Most modern engines are direct-injection engines, which means that each combustion cylinder of the engine includes a dedicated fuel injector configured to inject fuel directly into a combustion chamber. While direct-injection engines represent an improvement in engine technology over past designs, in the form of increased engine efficiency and reduced emissions, the improvement of the design of any particular engine is always desirable, especially in light of increasing fuel costs and ever more strict regulations on engine emissions.
In a traditional direct-injection engine, one or more fuel jets that are injected into a combustion chamber interact with various combustion chamber structures, which cause the fuel to disperse into the combustion chamber.
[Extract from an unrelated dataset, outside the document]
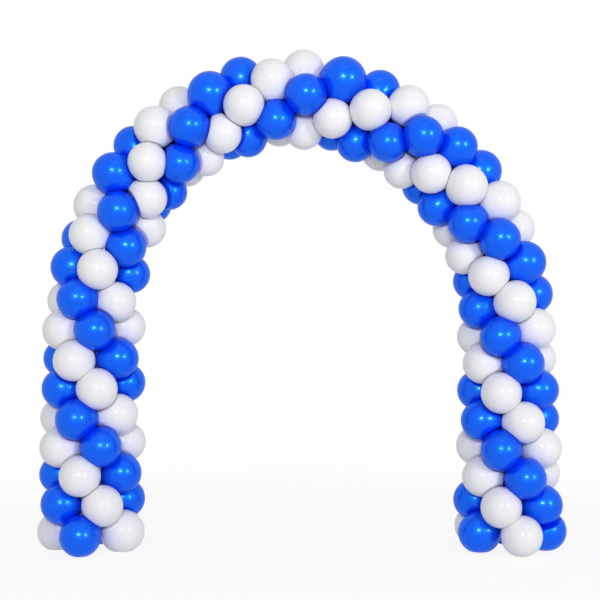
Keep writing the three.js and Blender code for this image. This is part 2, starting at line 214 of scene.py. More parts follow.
class BalloonSizes(PropertyGroup):
    """One balloon and how it is tied"""

    radius: FloatProperty(
        name="Radius", description="Of the round body", default=0.115, unit="LENGTH"
    )
    swell: FloatProperty(
        name="Swell", description="Growth outside a bend, and shrinkage inside it", default=0.35
    )
    gap: FloatProperty(
        name="Gap", description="Between balloons that press on each other", default=0.0006, unit="LENGTH"
    )
    crowded_y: FloatProperty(
        name="Crowded depth", description="How far back the most crowded balloons lie", default=0.060,
        unit="LENGTH",
    )
    yield_share: FloatProperty(
        name="Yield", description="Most of a dent that the more crowded balloon takes over", default=0.7
    )
    yield_depth: FloatProperty(
        name="Yield depth", description="Difference in depth at which it takes that much", default=0.060,
        unit="LENGTH",
    )
    bulge: FloatProperty(
        name="Bulge", description="Most growth towards a neighbour that is just clear", default=0.08
    )
    edge_softness: FloatProperty(
        name="Edge softness", description="Rounding round a flattened spot", default=0.0008, unit="LENGTH"
    )
    unevenness: FloatProperty(
        name="Unevenness", description="How far a balloon is from round, as a share", default=0.022
    )
    knot_shift: FloatProperty(
        name="Knot shift", description="Of a pair's knot along the line", default=0.013, unit="LENGTH"
    )
    neck_radius: FloatProperty(
        name="Neck radius", description="Of the neck above its knot", default=0.0065, unit="LENGTH"
    )
    knot_radius: FloatProperty(
        name="Knot radius", description="Of the knot", default=0.0095, unit="LENGTH"
    )
    around: IntProperty(name="Segments", description="Round a balloon's own axis", default=62)
    seed: IntProperty(name="Seed", description="Of each balloon's own unevenness", default=7)


class FootBalloon(PropertyGroup):
    """The fifth blue balloon of the right foot, squeezed in at its back"""

    angle: FloatProperty(
        name="Angle", description="From facing front", default=math.radians(176), subtype="ANGLE"
    )
    ring: FloatProperty(
        name="Ring", description="From the line to its middle", default=0.190, unit="LENGTH"
    )
    knot_shift: FloatProperty(
        name="Knot shift", description="Of its knot along the line", default=-0.040, unit="LENGTH"
    )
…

More specifically, the fuel jet(s) entering the combustion chamber impact various surfaces of the combustion chamber such as a piston bowl, the flame deck surface of the cylinder head, the cylinder liner or bore, and other surfaces before spreading in all directions. The impingement of the fuel jets with these structures may have a variety of effects including increased emissions because localized areas having higher fuel concentrations may burn rich, while other areas in the combustion chamber may burn lean. Following interaction with the various internal surfaces of the combustion chamber, the fuel jets and resulting flames may also interact with neighboring fuel jets or flames. These interactions can further result in higher temperatures, decreased fuel efficiency, increased heat rejection and component temperatures, and the like.
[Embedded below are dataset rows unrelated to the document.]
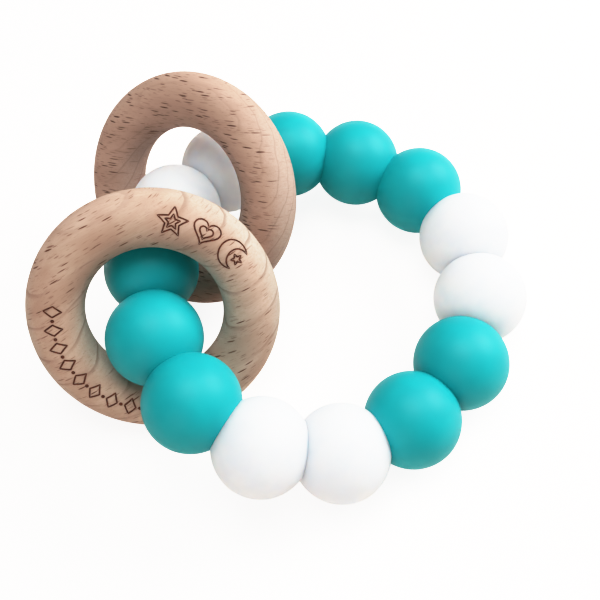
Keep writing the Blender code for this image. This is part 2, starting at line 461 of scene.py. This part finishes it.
def model_bead():
    deselect_everything()
    bpy.ops.mesh.primitive_uv_sphere_add(
        segments=BEAD_SEGMENTS, ring_count=BEAD_ROWS, radius=bead_radius
    )
    bead = bpy.context.object
    edit(bead)
    bpy.ops.mesh.select_all(action="SELECT")
    bpy.ops.transform.resize(value=(1, 1, BEAD_FULLNESS), center_override=(0, 0, 0))
    open_mouth(bead, 1)
    open_mouth(bead, -1)
    pick_edges(bead, lambda edge: edge.is_boundary)
    bpy.ops.mesh.bridge_edge_loops()
    bpy.ops.mesh.select_all(action="SELECT")
    bpy.ops.mesh.normals_make_consistent(inside=False)
    apply_modifier(
        bead, "BEVEL", width=MOUTH_ROUNDING, segments=4, limit_method="ANGLE", angle_limit=MOUTH_EDGE
    )
    bpy.ops.object.shade_smooth()
    return bead


bead_pattern = model_bead()
print("one bead has", len(bead_pattern.data.polygons), "faces")

# %% [markdown]
# ## Silicone
# Food-grade silicone is dyed right through, matt, faintly translucent and a little dusty to look at.
# The colour comes from the dye. Light scattered under the surface softens the shade, far more in the
# white beads than in the teal ones, and very fine unevenness in roughness and bump keeps the
# highlight broad and soft.

# %% Mix the silicone
TEAL = colour(24, 168, 173)
WHITE = colour(238, 243, 250)
TEAL_SPREAD = (0.15, 0.9, 1.0)
WHITE_SPREAD = (1.0, 0.8, 0.7)
DEEPER_DYE = (0.93, 0.95, 0.96, 1)
SKIN_DEPTH = 0.012 * MM


def silicone(name, dye, glow, depth, spread):
    """Glow is how much light goes in, depth how far, and spread how far each of its colours gets."""
    recipe = Recipe(name, Subsurface_Weight=glow, Subsurface_Scale=depth, IOR=1.41)
    recipe.shader.inputs["Subsurface Radius"].default_value = spread
    recipe.shader.inputs["Specular IOR Level"].default_value = 0.25
    place = recipe.object_place(scale=(MM, MM, MM))
    cloudy = recipe.noise(place, 0.25, detail=2)
    bloom = recipe.noise(place, 2.2, detail=4)
    skin = recipe.noise(place, 9.0, detail=2)
    deeper = recipe.mix(1.0, dye, DEEPER_DYE, blend="MULTIPLY")
    tinted = recipe.mix(cloudy.between(0.35, 0.65), deeper, dye)
    return recipe.finish(
        Base_Color=tinted, Roughness=0.4 + bloom * 0.1, Normal=recipe.bump(skin, SKIN_DEPTH)
    )


finishes = {
    "teal": (silicone("teal_silicone", TEAL, 0.1, 0.8 * MM, TEAL_SPREAD), "silicone_teal"),
    "white": (silicone("white_silicone", WHITE, 1.0, 8.0 * MM, WHITE_SPREAD), "silicone_white"),
}

# %% [markdown]
# ## Threading the beads
# Each bead is a copy of the first with a mesh of its own. The hole is turned from Z to the joint's
# axis and the bead is moved to the joint's middle, both in its mesh, so that its object stays at the
# origin and the pattern in the dye stays still when the bead turns.

# %% Put a bead on every joint


def thread_bead(name):
    axis = Vector(joint_of[name]["axis"])
    turn = Vector((0, 0, 1)).rotation_difference(axis).to_matrix().to_4x4()
    mesh = bead_pattern.data.copy()
    mesh.transform(Matrix.Translation(middle_of(name)) @ turn)
    piece = bpy.data.objects.new(name + "_ball", mesh)
    bpy.context.scene.collection.objects.link(piece)
    material, slot = finishes[name.split("_")[2]]
    mesh.materials.clear()
    mesh.materials.append(material)
    stand_for(piece, name, slot)
    return piece


beads = [thread_bead(name) for name in bead_names]
bpy.data.objects.remove(bead_pattern)
print("threaded", len(beads), "beads")

# %% [markdown]
# ## The beech rings
# Each ring is turned on a lathe from a flat board of beech and then sanded by hand, so its section
# is round and its surface very slightly uneven. A torus gives the turned shape. Its hole side is eased
# outwards a little, as sanding does, a subdivision makes it fine, and a faint cloud of displacement
# gives it the hand-sanded skin.

# %% Turn the rings
RING_STEPS = 128
SECTION_STEPS = 48
SANDING_DEPTH = 0.05 * MM
SANDING_SIZE = 7 * MM
HOLE_EASING = 1.004
HOLE_SIDE = 0.99
EASING_REACH = 0.6


def sanding_clouds():
    clouds = bpy.data.textures.new("sanding", "CLOUDS")
    clouds.noise_scale = SANDING_SIZE
    return clouds


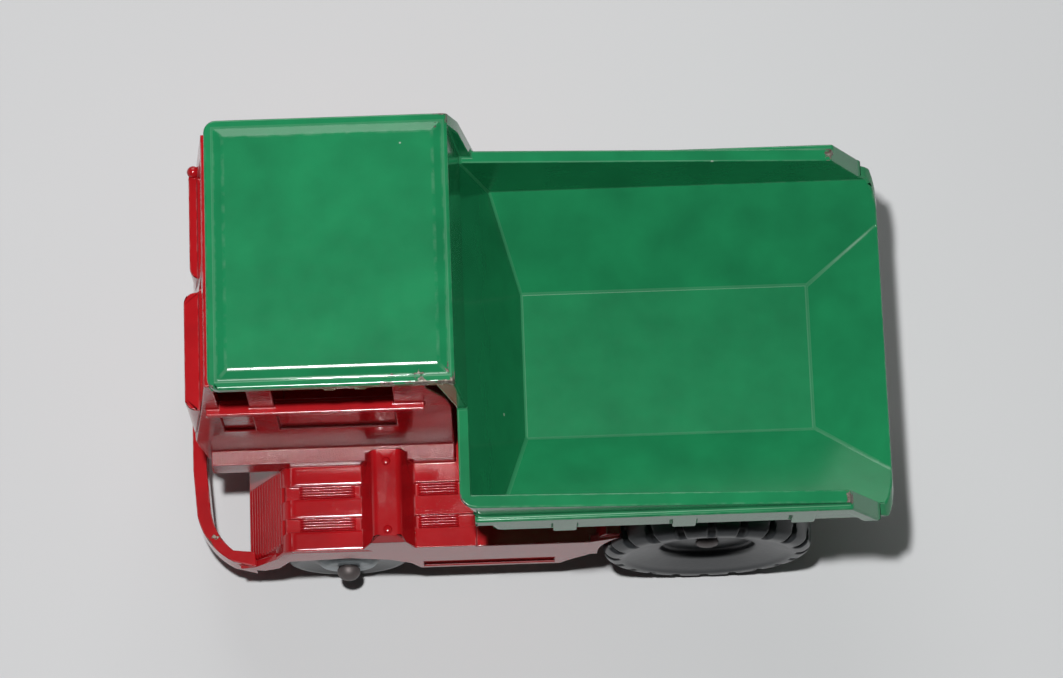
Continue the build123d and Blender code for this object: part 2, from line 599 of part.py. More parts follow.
def bumper():
    """Bar bent around the front, its ends tied to the side plates, and its bracket."""
    end_x = FRONT + BUMPER_END_RUN
    tie_x = FRONT + 5.3
    end_y = SIDE - 0.5
    bottom = BUMPER_TOP - BUMPER_H

    def ring_face(offset):
        """Plan of the bar's outer face, or of its inner face when offset is its thickness."""
        x = FRONT + offset
        y = end_y - offset * 0.85
        bend = (x + BUMPER_BOW, BUMPER_BEND - offset * 0.35)
        bulge = (bend[0] + (end_x - bend[0]) * 0.37, bend[1] + (y - bend[1]) * 0.61)
        tie = (tie_x + offset, SIDE - offset)
        left_arc = ThreePointArc((bend[0], -bend[1]), (bulge[0], -bulge[1]), (end_x, -y))
        right_arc = ThreePointArc((end_x, y), (bulge[0], bulge[1]), (bend[0], bend[1]))
        rear = Polyline((end_x, -y), (tie[0], -tie[1]), (tie[0], tie[1]), (end_x, y))
        bow = Polyline(bend, (x, BUMPER_FLAT), (x, -BUMPER_FLAT), (bend[0], -bend[1]))
        edges = [*left_arc.edges(), *rear.edges(), *right_arc.edges(), *bow.edges()]
        return Pos(0, 0, bottom) * Face(Wire(edges))

    bar = extrude(ring_face(0), amount=BUMPER_H) - extrude(ring_face(BUMPER_T), amount=BUMPER_H)
    bracket = [
        (FRONT + BUMPER_T / 2, bottom), (FRONT + BUMPER_T / 2, BUMPER_TOP),
        (CAB_FRONT_FOOT + 0.6, SILL_TOP - DECK_T / 2), (CAB_FRONT_FOOT + 1.8, SILL_TOP - DECK_T / 2),
        (FRONT + BUMPER_T + 1, bottom),
    ]
    return bar + side_view(bracket, -BRACKET_HALF, BRACKET_HALF)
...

Various solutions have been proposed in the past for improving an engine's efficiency and reducing its emissions. One example of a previously proposed solution can be seen in U.S. Pat. No. 8,646,428 (“Eismark”), which was granted on Feb. 11, 2014. Eismark describes a piston having a crown in which protrusions having a smooth form are adapted for preserving kinetic energy in a flame plume. The piston is designed to be used in an engine in which quiescent air is provided in the engine cylinder. The fuel injector, forms fuel jets or flames that impinge on features formed in the piston bowl to redirect portions of the flames upward, towards a cylinder head surface, and the remaining portions of the flames in a tangential direction, within the bowl, to achieve better mixing of the combustion gases and decrease or eliminate stagnation zones in a combustion chamber.
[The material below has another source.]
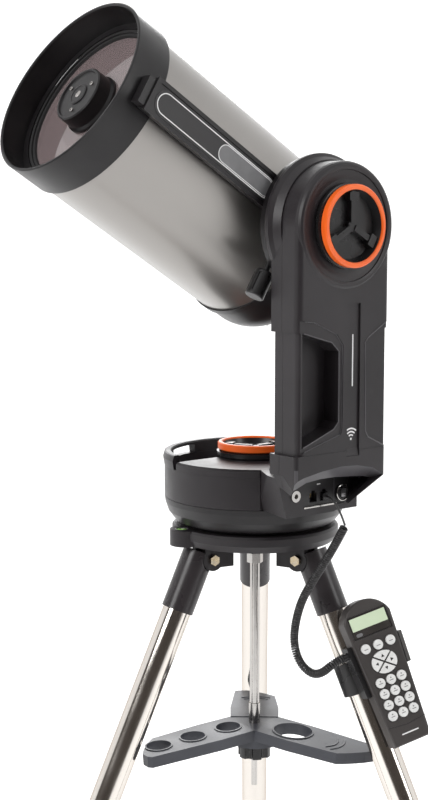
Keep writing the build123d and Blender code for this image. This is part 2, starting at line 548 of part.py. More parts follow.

While the flow redirection of Eismark may be partially effective in improving burning of fuel in an engine cylinder, it is configured to operate with a quiescent cylinder, which is difficult to attain for each cylinder consistently. In a typical engine, the momentum of intake air into an engine cylinder will possess at least some swirl, which following fuel injection into the cylinder will cause the flames that develop to be carried by the swirling air to one side of the flame and generally towards the cylinder wall.